Weekend Reading: The Worst Year to Be Alive, Chinese Sci-Fi, and Slack Networks
A mysterious fog plunged Europe, the Middle East, and parts of Asia into darkness, day and night—for 18 months. “For the sun gave forth its light without brightness, like the moon, during the whole year,” wrote Byzantine historian Procopius. Temperatures in the summer of 536 fell 1.5°C to 2.5°C, initiating the coldest decade in the past 2300 years. Snow fell that summer in China; crops failed; people starved. The Irish chronicles record “a failure of bread from the years 536–539.” Then, in 541, bubonic plague struck the Roman port of Pelusium, in Egypt. What came to be called the Plague of Justinian spread rapidly, wiping out one-third to one-half of the population of the eastern Roman Empire and hastening its collapse, McCormick says.
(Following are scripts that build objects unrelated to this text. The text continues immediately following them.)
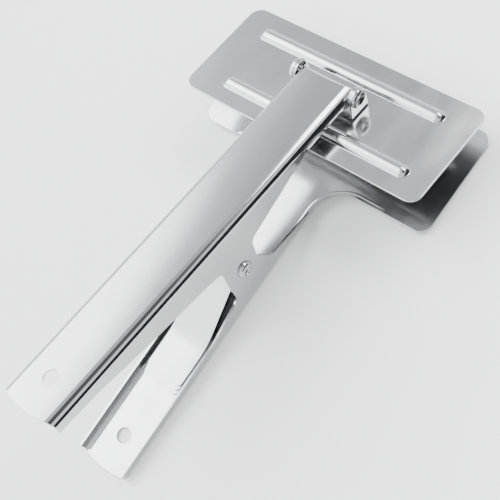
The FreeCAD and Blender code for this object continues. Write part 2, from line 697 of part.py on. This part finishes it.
def place_all(items, dims):
    """Turn the arms and the jaw to the stored pose and stand the clamp on its lower arm."""
    across = Vector(1, 0, 0)
    plate_front = dims.plate_rear + dims.plate_depth * math.cos(math.radians(dims.plate_droop))
    tilt = math.degrees(math.atan2(plate_drop(dims, plate_front), plate_front + dims.lower_tail))
    level = Placement(Vector(), Rotation(across, tilt))
    upper = level.multiply(Placement(Vector(), Rotation(across, -dims.rest_angle)))
    jaw = upper.multiply(Placement(Vector(0, dims.pin_forward, dims.pin_rise),
                                   Rotation(across, -dims.jaw_rest_angle)))
    frames = {"lower": level, "upper": upper, "jaw": jaw}
    solids = []
    for item, frame in items:
        shape = item.Shape.copy()
        shape.Placement = frames[frame].multiply(item.Placement)
        solids.append(shape)
    box = Part.makeCompound(solids).optimalBoundingBox(False)
    shift = Placement(Vector(0, -(box.YMin + box.YMax) / 2, -box.ZMin), Rotation())
    for item, frame in items:
        item.Placement = shift.multiply(frames[frame]).multiply(item.Placement)
    for name, frame in frames.items():
        origin = shift.multiply(frame).Base
        print(f"{name} frame origin: {origin.x:.4f} {origin.y:.4f} {origin.z:.4f}")
    print(f"tilt of the lower web: {tilt:.4f}")


def check_document(doc, items):
    """Stop if any feature failed or any sub-part is empty or broken."""
    for item in doc.Objects:
        if "Invalid" in item.State or "Error" in item.State:
            raise RuntimeError(f"{item.Name} failed: {item.State}")
    for item, _ in items:
        if item.Shape.isNull() or not item.Shape.isValid():
            raise RuntimeError(f"{item.Label} has no valid shape")
        if not item.Shape.Solids:
            raise RuntimeError(f"{item.Label} has no solid")


def main():
    doc = FreeCAD.newDocument("spring_clamp")
    dims = make_sheet(doc)
    items = [(lower_arm(doc, dims), "lower"),
             (upper_arm(doc, dims), "upper"),
             (upper_jaw_plate(doc, dims), "jaw"),
             (jaw_saddle(doc, dims), "jaw"),
             (dished_rivet(doc, dims, "jaw_pin", dims.pin_radius, dims.saddle_half_width, dims.pin_head,
                           dims.pin_head_height, dims.pin_dish, dims.pin_dish_depth), "jaw"),
             (dished_rivet(doc, dims, "pivot_rivet", dims.rivet_radius, dims.upper_half_width,
                           dims.rivet_head, dims.rivet_head_height, dims.rivet_dish,
                           dims.rivet_dish_depth), "upper"),
             (ring(doc, "pivot_sleeve", "dims.sleeve_radius", "dims.rivet_radius + dims.running_gap",
                   "2 * (dims.lower_half_width - dims.gauge - dims.running_gap)",
                   "-(dims.lower_half_width - dims.gauge - dims.running_gap)"), "lower")]
    items += [(washer, "jaw") for washer in jaw_washers(doc)]
    for number, name in enumerate(("spring_leaf_outer", "spring_leaf_middle", "spring_leaf_inner")):
        items.append((spring_leaf(doc, dims, name, number), "lower"))
    doc.recompute()
    check_document(doc, items)
    place_all(items, dims)
    doc.recompute()
    check_document(doc, items)
    os.makedirs("parts", exist_ok=True)
    for item, _ in items:
        print(f"{item.Label}: {len(item.Shape.Solids)} solid, {item.Shape.Volume:.1f} mm3")
        item.Shape.exportStep(f"parts/{item.Label}.step")


main()
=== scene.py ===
"""Looks of the flat-jaw spring clamp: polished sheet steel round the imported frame."""

import json
import math

import bmesh
import bpy
from mathutils import Matrix, Vector


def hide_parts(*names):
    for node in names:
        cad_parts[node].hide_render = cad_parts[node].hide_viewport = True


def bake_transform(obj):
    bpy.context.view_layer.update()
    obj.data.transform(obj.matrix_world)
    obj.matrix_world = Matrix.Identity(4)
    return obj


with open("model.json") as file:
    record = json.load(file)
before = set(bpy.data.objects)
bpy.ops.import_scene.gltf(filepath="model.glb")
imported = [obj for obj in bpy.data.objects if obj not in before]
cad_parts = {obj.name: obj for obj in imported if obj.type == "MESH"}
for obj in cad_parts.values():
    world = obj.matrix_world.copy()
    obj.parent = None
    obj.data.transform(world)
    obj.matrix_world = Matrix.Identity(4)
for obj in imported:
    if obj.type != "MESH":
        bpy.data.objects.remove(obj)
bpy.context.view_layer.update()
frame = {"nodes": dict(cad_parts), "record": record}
nodes = frame["nodes"]


# ---------------------------------------------------------------- materials

class Shader:
    """A small helper that builds one node material around a Principled shader."""

    def __init__(self, name):
        self.material = bpy.data.materials.new(name)
        self.material.use_nodes = True
        self.tree = self.material.node_tree
        self.tree.nodes.clear()
        self.surface = self.node("ShaderNodeBsdfPrincipled")
        output = self.node("ShaderNodeOutputMaterial")
        self.link(self.surface.outputs["BSDF"], output.inputs["Surface"])
        self.place = self.node("ShaderNodeTexCoord").outputs["Object"]

    def node(self, kind, **settings):
        made = self.tree.nodes.new(kind)
        for key, value in settings.items():
            setattr(made, key, value)
        return made

    def link(self, source, target):
        self.tree.links.new(source, target)

    def noise(self, scale, detail=3.0, stretch=(1, 1, 1), roughness=0.55):
        """Noise in object space, stretched along an axis where its factor is small."""
        mapping = self.node("ShaderNodeMapping")
        mapping.inputs["Scale"].default_value = stretch
        self.link(self.place, mapping.inputs["Vector"])
        texture = self.node("ShaderNodeTexNoise")
        texture.inputs["Scale"].default_value = scale
        texture.inputs["Detail"].default_value = detail
        texture.inputs["Roughness"].default_value = roughness
        self.link(mapping.outputs["Vector"], texture.inputs["Vector"])
        return texture.outputs["Fac"]

    def spread(self, source, low, high, to_low, to_high):
        """Map a range of a texture to a range of values."""
        ranges = self.node("ShaderNodeMapRange")
        ranges.inputs["From Min"].default_value = low
        ranges.inputs["From Max"].default_value = high
        ranges.inputs["To Min"].default_value = to_low
        ranges.inputs["To Max"].default_value = to_high
        self.link(source, ranges.inputs["Value"])
        return ranges.outputs["Result"]

    def mix(self, factor, first, second):
        blend = self.node("ShaderNodeMix", data_type="RGBA")
        self.link(factor, blend.inputs["Factor"])
        blend.inputs["A"].default_value = (*first, 1)
        blend.inputs["B"].default_value = (*second, 1)
        return blend.outputs["Result"]

    def bump(self, height, strength, distance):
        relief = self.node("ShaderNodeBump")
        relief.inputs["Strength"].default_value = strength
        relief.inputs["Distance"].default_value = distance
        self.link(height, relief.inputs["Height"])
        self.link(relief.outputs["Normal"], self.surface.inputs["Normal"])


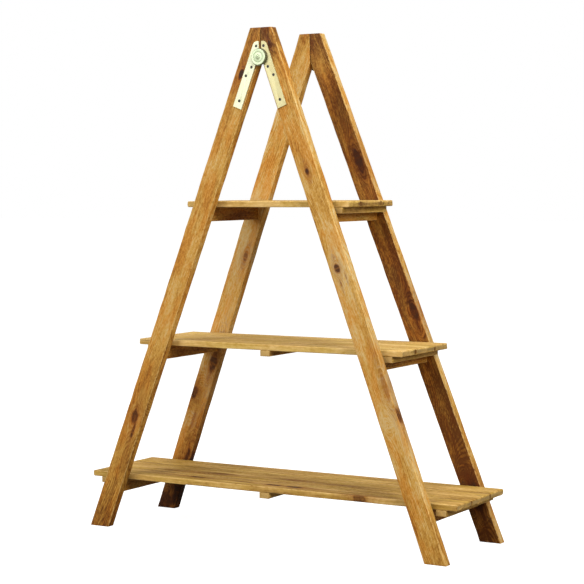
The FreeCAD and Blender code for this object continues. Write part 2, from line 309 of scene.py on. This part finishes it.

That sort of worldwide famine caused by devastating volcanic eruptions would’ve been impossible to deal with. And the Plague of Justinian was no small thing either, thought to have killed up to 25% of the global population.
Life is good these days.
The Remembrance of Earth’s Past trilogy (translated by Ken Liu and featured here) is one of the best sci-fi works there is, regardless of origin or era. I also read and enjoyed Liu’s Paper Menagerie collection of short stories. I didn’t realize how involved he was personally in bringing so much new material here, and introducing so many Chinese authors to wider audiences:
He has found sci-fi stories in unusual corners of the internet, including a forum for alumni of Tsinghua University. Chinese friends send him screenshots of stories published on apps that are hard to access outside of China. As an emissary for some of China’s most provocative and boundary-breaking writers, Liu has become much more than a scout and a translator. He’s now a fixer, an editor and a curator — a savvy interpreter who has done more than anyone to bridge the imagination gap between the world’s current, fading superpower and its ascendant one.
His job as a translator, given the sensitivities of the material and the players involved, is a complex one:
“It’s a very tricky dance of trying to get the message that they’re trying to convey out, without painting the writers as dissidents,” Liu told me over coffee one day, as we sat in the kitchen of his home in Massachusetts. “A lot of Chinese writers are very skilled at writing something ambiguously, such that there are multiple meanings in the text. I have to ask them, how explicit do you want me to be in terms of making a certain point here, because in the original it’s very constrained, so how much do you want me to tease out the implications you’re making? And sometimes we have a discussion about exactly what that means and how they want it to be done.”
We’ve not scratched the surface much on Slack’s Shared Channels feature, but where we have it definitely makes staying plugged in with important tangential networks (like customers and partners) dead simple and much more engaging.
This network analysis uses some interesting visualizations to show the topology of the network, with its subnetworks creating a connection graph of communication pipes.
Also on an hourly basis, these mini-networks from the outer ring get sucked into the internal mega-network, as connections are formed between organizations on the inside and the outside. The overall result is a roiling sea of proto-networks surrounding an ever-expanding network of super-connected teams.